Other trustees questioned the validity of the internal benchmark that CalPERS uses to evaluate its private equity investments, saying they didn’t believe the returns were all that good after fees were deducted.

ImageMarcie Frost, the chief executive of CalPERS, said a study showed that private equity and distressed debt were the only investments that could boost the fund’s average gains to 7 percent a year.
Credit…Mike Blake/Reuters

“We’re going to be sold a bill of goods, and we’re going to believe what they say, because we want to believe it and we want to make higher returns,” said Margaret Brown, a trustee and retired capital investments director for a school district southeast of Los Angeles.

Still, the marching orders for CalPERS’s next investment chief are apparent: Find ways to increase the pension giant’s investments in private equity funds.

Independent analysts have long urged public pension trustees to stop chasing higher returns and instead take a deep, hard look at how they got to be so underfunded in the first place.
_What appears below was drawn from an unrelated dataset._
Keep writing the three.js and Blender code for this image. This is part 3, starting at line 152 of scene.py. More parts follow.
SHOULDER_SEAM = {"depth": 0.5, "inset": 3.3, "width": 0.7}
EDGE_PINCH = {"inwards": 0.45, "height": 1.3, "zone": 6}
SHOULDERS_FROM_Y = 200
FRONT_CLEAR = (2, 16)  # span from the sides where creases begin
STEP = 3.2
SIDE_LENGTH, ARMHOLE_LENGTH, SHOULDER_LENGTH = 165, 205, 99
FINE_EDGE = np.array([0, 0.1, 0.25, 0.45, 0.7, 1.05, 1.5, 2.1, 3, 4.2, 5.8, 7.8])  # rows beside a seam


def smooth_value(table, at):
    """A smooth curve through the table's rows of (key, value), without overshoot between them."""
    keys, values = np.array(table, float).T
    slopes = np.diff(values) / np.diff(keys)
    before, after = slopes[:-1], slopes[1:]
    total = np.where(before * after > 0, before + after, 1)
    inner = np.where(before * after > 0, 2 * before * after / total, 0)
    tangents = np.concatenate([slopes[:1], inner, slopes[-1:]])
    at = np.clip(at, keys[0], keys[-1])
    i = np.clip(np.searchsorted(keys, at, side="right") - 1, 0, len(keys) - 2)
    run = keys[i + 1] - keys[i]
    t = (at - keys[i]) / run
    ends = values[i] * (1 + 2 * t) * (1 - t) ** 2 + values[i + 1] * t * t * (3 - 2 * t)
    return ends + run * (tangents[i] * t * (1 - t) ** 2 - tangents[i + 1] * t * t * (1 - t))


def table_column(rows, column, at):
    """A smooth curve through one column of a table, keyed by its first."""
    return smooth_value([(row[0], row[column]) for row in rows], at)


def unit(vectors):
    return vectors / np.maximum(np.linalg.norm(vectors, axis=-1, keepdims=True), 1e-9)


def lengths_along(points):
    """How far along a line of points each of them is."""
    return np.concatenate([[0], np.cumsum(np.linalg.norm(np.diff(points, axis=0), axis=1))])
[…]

A growing school of thought blames the way they calculate their total obligations to retirees for understating the true number — specifically, how they translate the value of pensions due in the future into today’s dollars.

To do that, CalPERS uses the routine practice of discounting, which all financial institutions use and is based on the principle that money is worth more today than in the future. It requires the selection of an appropriate discount rate. CalPERS uses its target return on investment of 7 percent as its discount rate — a practice flatly rejected by financial economists, because 7 percent is associated with a high degree of risk, and CalPERS’s pensions are risk free. Economists say that CalPERS, and other public pension systems, should be using the rate associated with risk-free bonds like U.S. Treasury bonds. Doing it that way shows the tremendous intrinsic value of risk-free retirement income.
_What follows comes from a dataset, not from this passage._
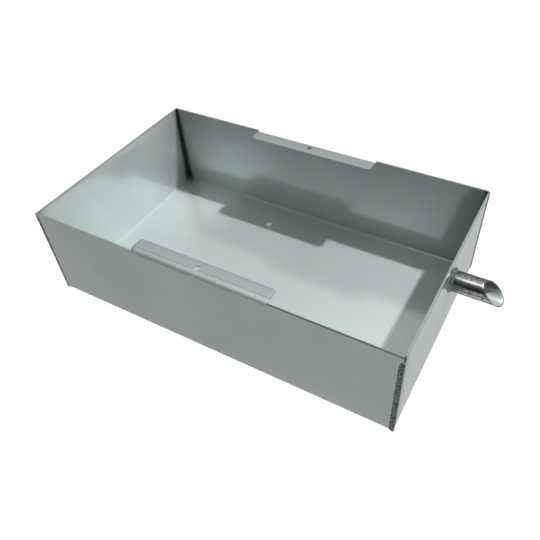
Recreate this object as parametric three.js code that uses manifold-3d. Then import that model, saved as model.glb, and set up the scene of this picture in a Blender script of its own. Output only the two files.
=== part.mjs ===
// Developing tray: a rectangular pan folded from one stainless blank, with TIG-welded
// corners, two inward screw tabs and a bevel-cut overflow spout through one end wall.
// Millimetres. +X towards the spout, +Y across the tray, +Z up.
// Origin: centre of the underside of the base.

import * as THREE from 'three';
import { mergeVertices } from 'three/addons/utils/BufferGeometryUtils.js';
import Module from 'manifold-3d';

const wasm = await Module();
wasm.setup();

// ---- driving dimensions --------------------------------------------------------------
const TRAY_LENGTH = 300;
const TRAY_WIDTH = 178;
const TRAY_HEIGHT = 81;
const SHEET = 1.2;
const BEND_INSIDE_RADIUS = 1.3;
const FIT_GAP = 0.3;

const TAB_LENGTH = 113;
const TAB_REACH = 14;
const TAB_CORNER_RADIUS = 3;
const TAB_BEND_INSIDE_RADIUS = 2.8;
const TAB_HOLE_RADIUS = 2.25;
const TAB_HOLE_INSET = 7;
const TAB_HOLE_X = -2;

const SPOUT_RADIUS = 8;
const SPOUT_WALL = 1.2;
const SPOUT_Y = 10;
const SPOUT_Z = 56;
const SPOUT_REACH = 37;
const SPOUT_BEVEL = THREE.MathUtils.degToRad(45);
const SPOUT_CLOCKING = THREE.MathUtils.degToRad(10);

const RING_LEG = 1.5;
const BEAD_LEG = 3.5;
const BEAD_THROAT = 1.4;
const BEAD_CROWN = 0.35;
const BEAD_RIPPLE_PITCH = 2.2;
const BEAD_RIPPLE_HEIGHT = 0.12;
const BEAD_THIN_CROWN = 0.2;
const BEAD_TOP_GAP = 3;

// ---- derived dimensions --------------------------------------------------------------
const HALF_LENGTH = TRAY_LENGTH / 2;
const HALF_WIDTH = TRAY_WIDTH / 2;
const BEND_OUTSIDE_RADIUS = BEND_INSIDE_RADIUS + SHEET;
const TAB_BEND_OUTSIDE_RADIUS = TAB_BEND_INSIDE_RADIUS + SHEET;
const CORNER_CUT = BEAD_LEG + FIT_GAP;
const BEAD_FOOT = SHEET + FIT_GAP;
const TAB_HALF = TAB_LENGTH / 2;

const BEND_STEPS = 5;
const ROUND_STEPS = 48;
const HOLE_STEPS = 24;
const OVERRUN = 2;

// ---- materials -----------------------------------------------------------------------
const steel = (name, color, roughness) => {
  const material = new THREE.MeshStandardMaterial({ color, roughness, metalness: 0.9 });
  material.name = name;
  return material;
};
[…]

But by assuming a high so-called discount rate that matches its assumed rate of return, CalPERS makes its shortfall look much smaller on paper — which allows the fund to bill the State of California and its cities for smaller annual contributions than it would otherwise have to. That helps everybody balance their budgets more easily, but it has left the pension system chronically underfunded.

Public pension systems in California, including CalPERS, reported a combined shortfall of $352.5 billion as of 2018, using their high investment assumptions as discount rates, according to a compilation by the Stanford Institute for Economic Policy Research. But by replacing just that one assumption with what economists consider a valid discount rate, the institute showed that the funds were really $1 trillion short that year. If CalPERS suddenly started billing local governments accordingly, it would cause a crisis.
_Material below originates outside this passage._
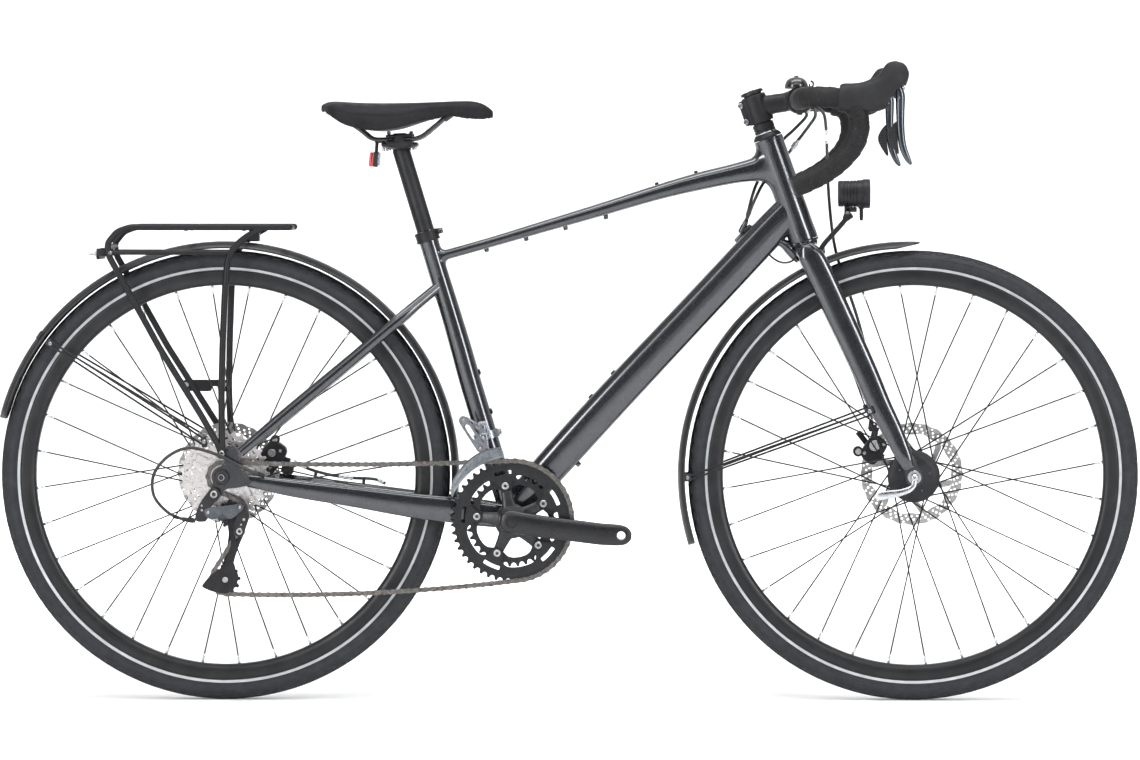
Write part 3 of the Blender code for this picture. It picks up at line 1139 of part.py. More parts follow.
# ---------------------------------------------------------------- cables
piece(
    tube(smooth_path([(396, 42, 911.5), (399.5, 42, 885), (400.5, 41, 862), (402, 40, 808), (407, 42, 745), (414, 50, 700), (421, 56.5, 655),
                      (438, 61.5, 590), (456, 65, 540), (457, 66.5, 500), (444, 58, 462), (448, 53, 436)], 22), 2.5, resolution=1, name="cable"),
    "front_brake_cable", HOUSING, "fork",
)
bundle = tube(
    smooth_path([(370.5, 38, 908.5), (348, 44, 884), (334, 46, 871), (318, 41, 847), (303, 31, 822), (290, 22, 803), (282, 16.5, 778),
                 (276.5, 13.5, 762), (271, 12, 742)], 14), 2.5, resolution=1, name="cable")
bundle = union(
    bundle,
    tube(
        smooth_path([(386, 35, 911.5), (374, 40, 893), (358.5, 45, 872), (346, 47, 855), (330, 41, 835), (313, 31, 815), (301, 22, 801),
                     (288, 14.5, 778), (279.5, 10, 753), (274, 9.5, 741)], 14), 2.5, resolution=1, name="cable"),
)
piece(bundle, "control_cables", HOUSING, "fork")
piece(
    tube(smooth_path([(-300, 49, 339.5), (-340, 52, 341), (-375, 55, 346), (-405, 57, 354), (-430.5, 56, 365)], 12), 2.5, name="cable"),
    "rear_brake_cable", HOUSING,
)
piece(
    tube(
        smooth_path([(-468, -70, 351), (-488, -80, 359), (-512, -89, 371), (-545, -91.5, 387), (-582, -89, 393), (-612, -87, 378), (-631, -85, 352),
                     (-631, -83, 322), (-616, -82, 298), (-603, -82, 287), (-590.5, -82, 281.0)], 22), 2.3, resolution=1, name="cable"),
    "rear_shift_cable", HOUSING,
)
piece(
    tube(smooth_path([(313, -8, 689.5), (318, -8.5, 684.5), (328, -9.5, 679.5), (338, -10.5, 679), (345, -11, 682), (349, -11, 687.5)], 12),
         1.6, name="cable"),
    "dynamo_wire", HOUSING, "fork",
)
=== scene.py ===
"""Visual model of a gravel and touring bicycle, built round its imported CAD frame.

Lengths are in millimetres in the lists below and become metres where meshes are made. +X is forwards,
+Y is the rider's left, +Z is up, and the drive side faces the camera.
"""

import math
import random

import bmesh
import bpy
import numpy as np
from mathutils import Matrix, Vector
from mathutils.geometry import tessellate_polygon


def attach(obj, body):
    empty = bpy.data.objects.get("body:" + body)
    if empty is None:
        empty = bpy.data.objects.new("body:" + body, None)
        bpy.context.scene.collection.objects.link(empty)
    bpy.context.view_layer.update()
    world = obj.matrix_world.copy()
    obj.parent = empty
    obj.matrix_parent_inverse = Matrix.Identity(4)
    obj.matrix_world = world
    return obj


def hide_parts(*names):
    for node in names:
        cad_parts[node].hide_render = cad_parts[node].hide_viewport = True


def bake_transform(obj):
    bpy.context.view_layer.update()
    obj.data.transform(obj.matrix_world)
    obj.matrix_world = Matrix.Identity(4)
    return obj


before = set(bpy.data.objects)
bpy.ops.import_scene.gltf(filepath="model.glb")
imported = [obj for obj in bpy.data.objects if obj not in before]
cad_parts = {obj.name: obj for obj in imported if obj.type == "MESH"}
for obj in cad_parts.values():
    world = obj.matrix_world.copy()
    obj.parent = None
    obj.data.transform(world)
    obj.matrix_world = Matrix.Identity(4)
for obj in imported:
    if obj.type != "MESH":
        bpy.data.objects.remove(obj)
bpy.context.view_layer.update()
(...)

CalPERS stepped into this trap in 1999, at the end of a powerful bull market. On paper, it appeared to have far more money than it needed, and state lawmakers decided to increase public pensions after hearing from CalPERS officials that it would not cost anything so long as the fund’s investments could produce 8.25 percent average annual gains.

Then the dot-com bubble burst, and the investment gains on paper that CalPERS had amassed melted away, leaving a shortfall. But the big pension increase was locked in because California law bars any reduction in public pensions. Similar things happened in many other states. Before long, the race was on for higher investment returns.

“Over the past 20 years, U.S. pension funds have set aggressive targets and failed to meet them,” said Kurt Winkelmann, a senior fellow for pension policy design at the University of Minnesota’s Heller-Hurwicz Economics Institute.

He recently compiled the investment returns of the 50 states’ pension systems from 2000 to 2018 and compared them with the states’ average targets during that period. It turned out that the actual returns were 1.7 percentage points per year less.

CalPERS’s investment results were even more off the mark, Mr. Winkelmann found. Its target averaged 7.7 percent over the 18 years. But actual average returns were only 5.5 percent over that period, Mr. Winkelmann said.

“There were periods when public fund investments exceeded their targets,” Mr. Winkelmann said. “However, these periods were more than offset by periods with dramatic losses.”